Miguel Jorge participou do encontro realizado na terça-feira, em Brasília, entre o presidente Luiz Inácio Lula da Silva e a presidente eleita da Argentina, Cristina Kirchner, com parte dos ministérios dos dois países, e acredita que o clima de cordialidade entre os governos facilitará as discussões das pendências comerciais ainda existentes. A presidente argentina mostrou-se, na reunião, atenta ao déficit comercial, especialmente no setor automotivo, e Jorge argumenta que esse déficit vem diminuindo.

Em julho de 2008 termina o acordo automotivo que estabelece regras e limites para o comércio de automóveis, partes e peças entre os dois países, e, teoricamente, deveria estabelecer-se gradualmente o livre comércio desses produtos, idéia vista com preocupação na Argentina. "Estamos tentando, há meses, discutir já agora uma política automotiva do Mercosul, não um acordo de dois anos, mas uma política ampla", diz Miguel Jorge. A proposta do governo brasileiro é estabelecer um modelo de "complementação produtiva", que defina a distribuição de investimentos dos fabricantes de veículos e de autopeças pelos países do bloco.

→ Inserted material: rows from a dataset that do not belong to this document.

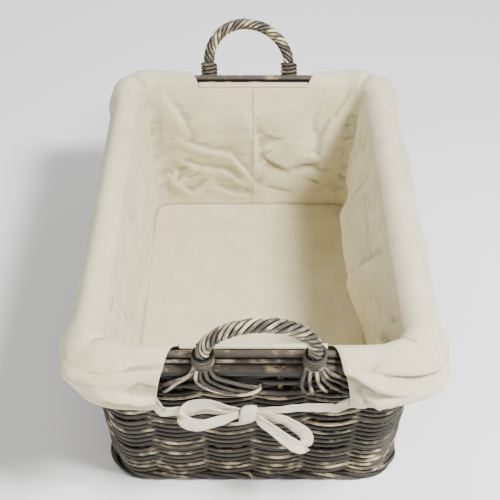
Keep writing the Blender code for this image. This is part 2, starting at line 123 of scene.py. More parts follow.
def runs(z):
    """Lengths of the straight sides and corner arcs in turn, from the front's middle towards +X."""
    half_width, half_length, radius = outline(z)
    flat_x, flat_y, arc = half_width - radius, half_length - radius, math.pi / 2 * radius
    return [flat_x, arc, 2 * flat_y, arc, 2 * flat_x, arc, 2 * flat_y, arc, flat_x]


RUNS = runs(RIM_Z / 2)
GIRTH = sum(RUNS)
CORNER_SHARE = (RUNS[0] + RUNS[1] / 2) / GIRTH
CORNER_SHARES = (CORNER_SHARE, 0.5 - CORNER_SHARE, 0.5 + CORNER_SHARE, 1 - CORNER_SHARE)


def locate(share):
    """Which straight side or corner arc that share of the way round falls on, and how far along it."""
    along = (share % 1.0) * GIRTH
    step = 0
    while step < len(RUNS) - 1 and along > RUNS[step]:
        along -= RUNS[step]
        step += 1
    return step, along / RUNS[step]


def outward(share):
    """The way straight out from the wall there."""
    step, part = locate(share)
    side, on_corner = divmod(step, 2)
    turn = math.pi / 2 * (side + part * on_corner)
    return Vector((math.sin(turn), -math.cos(turn), 0.0))


def wall_point(share, z, offset=0.0, at=None):
    """A point that share of the way round the outline of height z, moved outward, at height z or at."""
    step, part = locate(share)
    half_width, half_length, radius = outline(z)
    x, y = half_width - radius, half_length - radius
    centres = [Vector((*xy, 0.0)) for xy in ((0, -y), (x, -y), (x, y), (-x, y), (-x, -y), (0, -y))]
    side, on_corner = divmod(step, 2)
    centre = centres[side + 1] if on_corner else centres[side].lerp(centres[side + 1], part)
    point = centre + outward(share) * (radius + offset)
    point.z = z if at is None else at
    return point


def front_share(x, z):
    """Share at which the front's straight side is that far from its middle, at height z."""
    return x / runs(z)[0] * RUNS[0] / GIRTH


# --- Node building -----------------------------------------------------------------------------

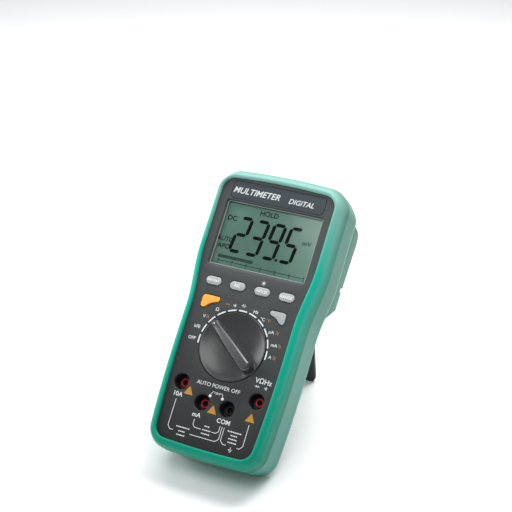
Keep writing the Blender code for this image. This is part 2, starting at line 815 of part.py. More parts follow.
def make_fuses(frame, finishes):
    edge, step = 0.4, 0.3
    for name, (y, length, radius) in FUSES.items():
        half = length / 2
        ends = (
            (radius - edge, half),
            (radius, half - edge),
            (radius, half - FUSE_CAP),
            (radius - step, half - FUSE_CAP),
        )
        profile = [(r, -x) for r, x in ends] + [(r, x) for r, x in reversed(ends)]
        z = UNDER_BOARD - CLIP_THICKNESS - GAP - radius
        fuse = shifted(along_x(turned(f"fuse_{name}", profile, 12)), 0, y, z)
        place(f"fuse_{name}", fuse, finishes["ceramic"], frame)
        for end, side in (("left", -1), ("right", 1)):
            clip = fuse_clip(side * (half - FUSE_CAP / 2), y, z, radius + GAP)
            place(f"fuse_clip_{name}_{end}", clip, finishes["brass"], frame)


def fuse_clip(x, y, z, inner, width=3.6, steps=12):
    """A springy cradle round the upper half of a fuse's cap, up against the board."""
    outer = inner + CLIP_THICKNESS
    rings = []
    for near, far in zip(
        arch((y, z), inner, -25, 205, steps), arch((y, z), outer, -25, 205, steps)
    ):
        low, high = x - width / 2, x + width / 2
        rings.append([(low, *near), (high, *near), (high, *far), (low, *far)])
    return skin("fuse_clip", rings)


def make_screws(frame, steel):
    for number, (x, y) in enumerate(SCREW_PLACES, 1):
        place(f"case_screw_{number}", screw(-31.0, -6.0), steel, frame, (x, y, 0))


def stand_half_width(down):
    """Half the stand's width at a distance down from its hinge."""
    taper = STAND_HINGE_WIDTH - STAND_FOOT_WIDTH
    return STAND_HINGE_WIDTH - taper * smoothstep(down / STAND_REACH)


def make_stand(frame, plastic):
    """The tilt stand, along its own -y from the hinge, with its foot cut to rest on the ground."""
    hinge = empty("stand_hinge", frame, (0, HINGE_Y, HINGE_Z), (STAND_OPEN, 0, 0))
    lean = math.radians(RECLINE)
    turn = math.radians(STAND_OPEN)
    up = Vector((math.cos(lean), math.sin(lean)))
    up_y = up.x * math.cos(turn) + up.y * math.sin(turn)
    up_z = -up.x * math.sin(turn) + up.y * math.cos(turn)
    drop = GROUND - up.x * HINGE_Y - up.y * HINGE_Z
    rings = []
    for down, inset in ((-4.7, 1.4), (-4.0, 0), (12, 0), (40, 0), (76, 0)):
        rings.append(stand_ring(stand_half_width(down) - inset, -down, 0))
    for above, inset in ((6.0, 0), (2.6, 0.6), (0.8, 2.2), (0.0, 4.5)):
        middle = (drop + above) / up_y
        rings.append(stand_ring(stand_half_width(STAND_REACH) - inset, middle, -up_z / up_y))
    stand = place("kickstand", skin("kickstand", rings), plastic, hinge)
    edge = 0.4
    half = (
        (BARREL_RADIUS, BARREL_HALF_LENGTH),
        (PIN_RADIUS, BARREL_HALF_LENGTH),
        (PIN_RADIUS, PIN_HALF_LENGTH - edge),
        (PIN_RADIUS - edge, PIN_HALF_LENGTH),
    )
    pins = [(radius, -x) for radius, x in reversed(half)] + list(half)
    join(stand, along_x(turned("barrel", pins, 14)))


def stand_ring(w, middle_y, slope, edge=0.5):
    """The stand's cross-section, w to each side, on a plane that slopes across its thickness."""
    half = STAND_HALF_THICKNESS
    flat = ((-w, edge - half), (edge - w, -half), (w - edge, -half), (w, edge - half))
    around = flat + tuple((-x, -z) for x, z in flat)
    return [(x, middle_y + slope * z, z) for x, z in around]


def stand_on_ground(frame):
    """Puts the lowest point at Z = 0 and the middle of the whole part's box at X = Y = 0."""
    bpy.context.view_layer.update()
    graph = bpy.context.evaluated_depsgraph_get()
    corners = []
    for obj in bpy.context.scene.objects:
        if obj.type == "MESH" and not obj.hide_render:
            solid = obj.evaluated_get(graph)
            corners += [solid.matrix_world @ v.co for v in solid.data.vertices]
    low = Vector([min(c[i] for c in corners) for i in range(3)])
    high = Vector([max(c[i] for c in corners) for i in range(3)])
    frame.location -= Vector(((low.x + high.x) / 2, (low.y + high.y) / 2, low.z))


def main():
    clear_scene()
    finishes = {
        "rubber": material("holster_rubber", (0.01, 0.36, 0.23), 0.5),
        "case": material("case_plastic", (0.045, 0.047, 0.05), 0.55),
        "knob": material("knob_plastic", (0.035, 0.037, 0.037), 0.45),
        "nameplate": material("nameplate_film", (0.07, 0.075, 0.1), 0.35),
        "clear": material("window_plastic", (0.8, 0.85, 0.85), 0.05),
        "lcd": material("lcd_glass", (0.15, 0.27, 0.22), 0.2),
        "white": material("white_nylon", (0.75, 0.75, 0.72), 0.5),
        "grey": material("key_grey", (0.45, 0.46, 0.47), 0.45),
        "orange": material("key_orange", (0.95, 0.36, 0.05), 0.4),
        "membrane": material("membrane_rubber", (0.25, 0.25, 0.26), 0.7),
        "red": material("sleeve_red", (0.4, 0.02, 0.03), 0.4),
        "black": material("black_plastic", (0.012, 0.012, 0.013), 0.45),
        "brass": material("brass", (0.75, 0.55, 0.25), 0.3, 1.0),
        "steel": material("zinc_steel", (0.6, 0.6, 0.6), 0.35, 1.0),
        "board": material("board_laminate", (0.02, 0.18, 0.07), 0.5),
        "ceramic": material("fuse_ceramic", (0.8, 0.79, 0.75), 0.35),
        "blue": material("component_blue", (0.04, 0.12, 0.4), 0.4),
        "amber": material("component_amber", (0.6, 0.35, 0.05), 0.45),
        "battery": material("battery_jacket", (0.03, 0.03, 0.035), 0.4),
        "lead_red": material("lead_red", (0.5, 0.02, 0.02), 0.5),
        "lead_black": material("lead_black", (0.015, 0.015, 0.015), 0.5),
        "stand": material("stand_plastic", (0.02, 0.019, 0.018), 0.55),
    }
    frame = empty("meter_frame", rotation=(90 - RECLINE, 0, 0))
    make_holster(frame, finishes["rubber"])
    make_front_case(frame, finishes["case"])
    make_rear_case(frame, finishes["case"])
    make_display(frame, finishes)
    make_keys(frame, finishes)
    make_dial(frame, finishes)
    make_jacks(frame, finishes)
    make_board(frame, finishes)
    make_fuses(frame, finishes)
    make_battery(frame, finishes)
    make_screws(frame, finishes["steel"])
    make_stand(frame, finishes["stand"])
    stand_on_ground(frame)


main()
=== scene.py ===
import itertools
import json
from math import copysign, cos, hypot, pi, radians, sin

import bmesh
import bpy
from mathutils import Matrix, Vector


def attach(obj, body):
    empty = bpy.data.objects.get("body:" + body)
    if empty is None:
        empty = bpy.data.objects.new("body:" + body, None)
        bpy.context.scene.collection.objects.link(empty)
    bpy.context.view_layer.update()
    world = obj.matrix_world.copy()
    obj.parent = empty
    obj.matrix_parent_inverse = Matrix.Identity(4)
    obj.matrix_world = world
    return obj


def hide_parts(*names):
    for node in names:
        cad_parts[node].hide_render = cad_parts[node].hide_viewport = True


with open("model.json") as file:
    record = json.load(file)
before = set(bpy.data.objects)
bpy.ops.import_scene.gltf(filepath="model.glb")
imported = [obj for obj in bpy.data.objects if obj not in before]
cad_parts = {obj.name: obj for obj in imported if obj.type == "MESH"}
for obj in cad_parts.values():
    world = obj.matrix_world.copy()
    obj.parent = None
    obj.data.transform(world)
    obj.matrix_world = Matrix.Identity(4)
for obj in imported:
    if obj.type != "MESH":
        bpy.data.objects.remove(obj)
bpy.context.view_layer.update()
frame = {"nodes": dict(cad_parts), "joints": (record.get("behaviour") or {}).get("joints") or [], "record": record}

# The looks of a handheld digital multimeter in a rubber holster, standing on its tilt stand.
# Sizes are millimetres in the meter's own frame: x to the right across the panel, y up the body,
# z out of the panel, with the origin on the panel at the centre of the selector dial.

MM = 0.001
JOINTS = {joint["name"]: joint for joint in frame["joints"]}
DIAL_JOINT = JOINTS["selector_turn"]
STAND_JOINT = JOINTS["stand_fold"]
OUT = Vector(DIAL_JOINT["axis"]).normalized()
RIGHT = Vector((1, 0, 0))
UP = OUT.cross(RIGHT)
TURNED = Matrix((RIGHT, UP, OUT)).transposed().to_4x4()
METER = Matrix.Translation(DIAL_JOINT["pos_m"]) @ TURNED
DIAL_REST = -DIAL_JOINT["range_deg"][0]  # degrees from the panel's x axis to the pointer
DIAL = METER @ Matrix.Rotation(radians(DIAL_REST - 90), 4, "Z")
STAND_OPEN = -STAND_JOINT["range_deg"][0]
STAND = (
    Matrix.Translation(STAND_JOINT["pos_m"])
    @ TURNED
    @ Matrix.Rotation(radians(STAND_OPEN), 4, "X")
)
SKYWARD = Vector((UP.z, OUT.z))  # straight up, along the meter's y and z
GROUND = -DIAL_JOINT["pos_m"][2] / MM  # the ground's height from the dial's centre

# The body's outline, at the inner edge of the holster's lip
LOW_HALF_WIDTH = 38.9
SHOULDER_STEP = 4.1
SHOULDER_START = 22.0
SHOULDER_RUN = 44.0
FOOT_TAPER = 2.1
HEAD_Y = 118.3
HEAD_SAG = 1.2
FOOT_Y = -72.3
FOOT_SAG = 0.8
HEAD_CORNER = 9.0
FOOT_CORNER = 8.5
OUTLINE_SPACING = 3.0  # the least distance between points on a side
CASE_FOOT = 1.3  # how much further the case stands outside the lip's edge at its foot
HOLSTER_FOOT = 1.1  # and the holster
HEAD_CORNER_CUT = 0.18  # share of the holster's thickness missing at the head's corners

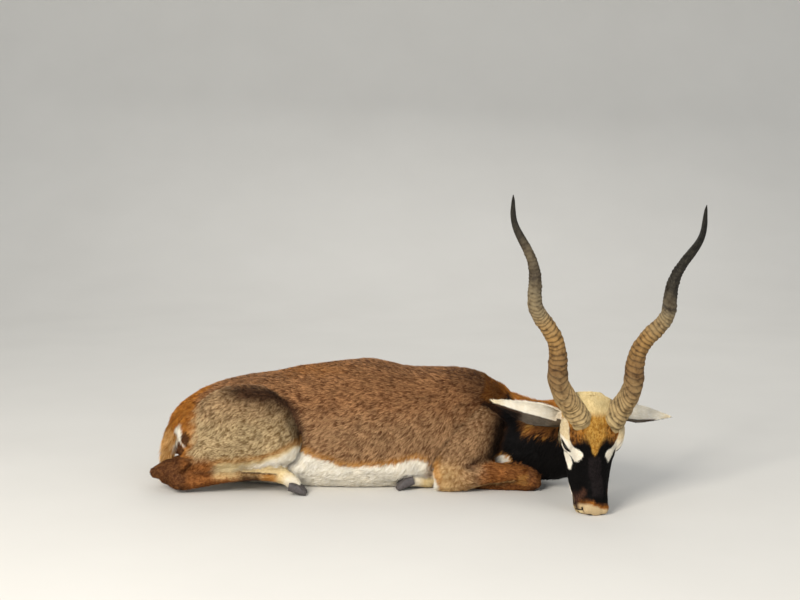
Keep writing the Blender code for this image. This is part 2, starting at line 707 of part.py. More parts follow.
def build():
    for obj in list(bpy.data.objects):
        bpy.data.objects.remove(obj)
    brown = material("coat_brown", COAT_BROWN, 0.8)
    black = material("coat_black", COAT_BLACK, 0.75)
    white = material("coat_white", COAT_WHITE, 0.8)
    tan = material("coat_tan", COAT_TAN, 0.8)
    keratin = material("horn", HORN_BROWN, 0.5)
    hoof = material("hoof", HOOF_BLACK, 0.35)
    wet = material("eye", EYE_DARK, 0.05)

    horns = {which: horn(which) for which in HORNS}
    ears = {which: cut(ear(which), horns[which]) for which in EARS}
    sides = {"right": -1, "left": 1}
    eyes = {which: eyeball(side) for which, side in sides.items()}
    skull = head_form()
    openings = [eye_opening(side) for side in sides.values()]
    head = cut(skull, *horns.values(), *ears.values(), *openings, *eyes.values())
    torso, neck = trunk()
    neck = cut(neck, skull, *ears.values())
    tail_form = tube(resampled(TAIL, 24), sides=16, level=Vector((0, 1, 0)))
    tail = reduced(fused([tail_form], voxel=0.0028, rounds=3), TRIANGLES["tail"])
    torso = cut(torso, tail)

    for which, side in sides.items():
        thigh, upper = haunch(side), arm(side)
        hind_hooves, fore_hooves = claws(HIND_HOOF, side), claws(FORE_HOOF, side)
        hind_foot, fore_foot = hock(side), knee(side)
        hind = cut(hind_foot, thigh, *hind_hooves)
        fore = cut(fore_foot, upper, *fore_hooves)
        torso = cut(torso, thigh, upper, hind_foot, fore_foot, *fore_hooves)
        neck = cut(neck, upper, fore_foot)
        node(f"hindleg_{which}_thigh", thigh, brown)
        node(f"hindleg_{which}_cannon", hind, tan)
        node(f"foreleg_{which}_arm", upper, brown)
        node(f"foreleg_{which}_cannon", fore, tan)
        for claw, inner in zip(hind_hooves, ("inner", "outer")):
            node(f"hindleg_{which}_hoof_{inner}", claw, hoof)
        for claw, inner in zip(fore_hooves, ("inner", "outer")):
            node(f"foreleg_{which}_hoof_{inner}", claw, hoof)
        node(f"horn_{which}", horns[which], keratin)
        node(f"ear_{which}", ears[which], white)
        node(f"eye_{which}", eyes[which], wet)
    node("torso", torso, brown)
    node("neck", neck, black)
    node("head", head, black)
    node("tail", rested(tail), tan)


build()
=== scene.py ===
"""The finish of a life-size male blackbuck that lies with folded legs, its head upright on its nose tip.

Metres, +Z up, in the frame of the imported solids: the animal faces +X and its right side faces -Y. One skin
stands for every node of flesh, and a coat of mesh tufts grows on it. Horns, hooves and eyes stay separate.
"""

import math
from itertools import product

import bmesh
import bpy
import numpy as np
from mathutils import Matrix, Vector
from mathutils.bvhtree import BVHTree
from mathutils.kdtree import KDTree


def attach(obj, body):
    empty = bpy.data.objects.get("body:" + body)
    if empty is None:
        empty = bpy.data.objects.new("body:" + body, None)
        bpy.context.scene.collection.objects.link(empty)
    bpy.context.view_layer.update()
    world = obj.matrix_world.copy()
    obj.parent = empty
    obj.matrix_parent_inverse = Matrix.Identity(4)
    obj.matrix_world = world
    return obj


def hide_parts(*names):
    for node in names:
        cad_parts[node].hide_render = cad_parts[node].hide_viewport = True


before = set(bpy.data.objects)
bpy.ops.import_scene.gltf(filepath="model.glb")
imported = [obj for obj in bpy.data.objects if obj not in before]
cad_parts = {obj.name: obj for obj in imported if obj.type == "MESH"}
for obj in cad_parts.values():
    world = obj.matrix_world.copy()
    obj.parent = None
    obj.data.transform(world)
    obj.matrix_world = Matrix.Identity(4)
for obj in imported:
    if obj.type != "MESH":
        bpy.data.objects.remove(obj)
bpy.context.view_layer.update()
scene = bpy.context.scene
COAT_SEED = 51
rng = np.random.default_rng(COAT_SEED)

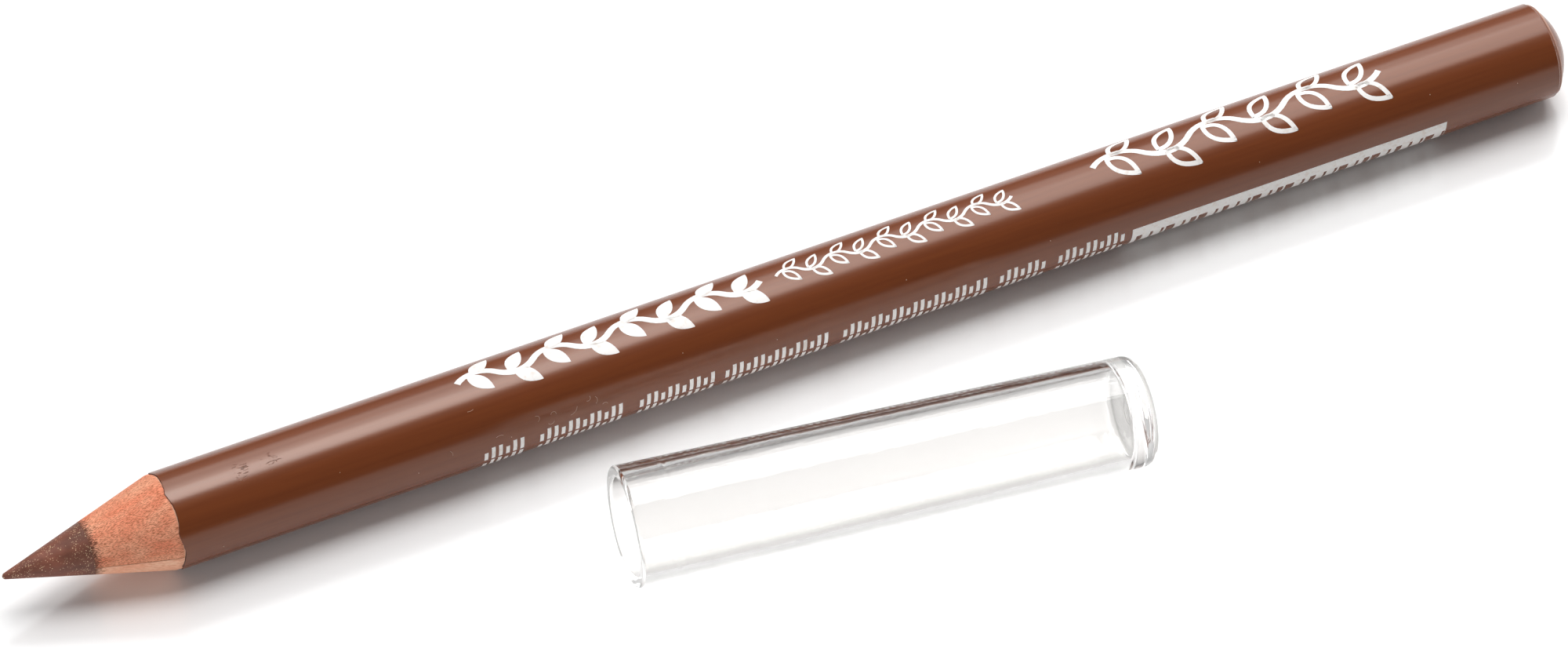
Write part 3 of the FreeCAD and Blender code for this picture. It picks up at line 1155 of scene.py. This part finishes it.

"Com a crise econômica na Argentina ficava difícil discutir por causa da baixa produção de lá e a diferença com a produção daqui", reconhece o ministro. Ele acredita que a recuperação das vendas do parque produtivo argentino abre espaço para a retomada do esforço pelo livre comércio. O governo argentino continua preocupado com o déficit comercial com o Brasil, cerca de US$ 3 bilhões, e teme especialmente a ameaça ao setor de autopeças, em caso de abertura total no comércio com o Brasil.

A nova presidente da Argentina já mostrou que manterá a política do marido, de forte defesa da indústria do país, mas deu sinais, na reunião em Brasília, que terá mais engajamento e interesse em participar do esforço para superar a falta de avanços na integração entre os países do Mercosul. Os temas que Miguel Jorge pretende resolver com o governo argentino são debatidos mensalmente na comissão de monitoramento de comércio estabelecida pelos dois países, que conseguiu limitar ao plano técnico as principais divergências em matéria de barreiras comerciais e concorrência entre produtos argentinos e brasileiros.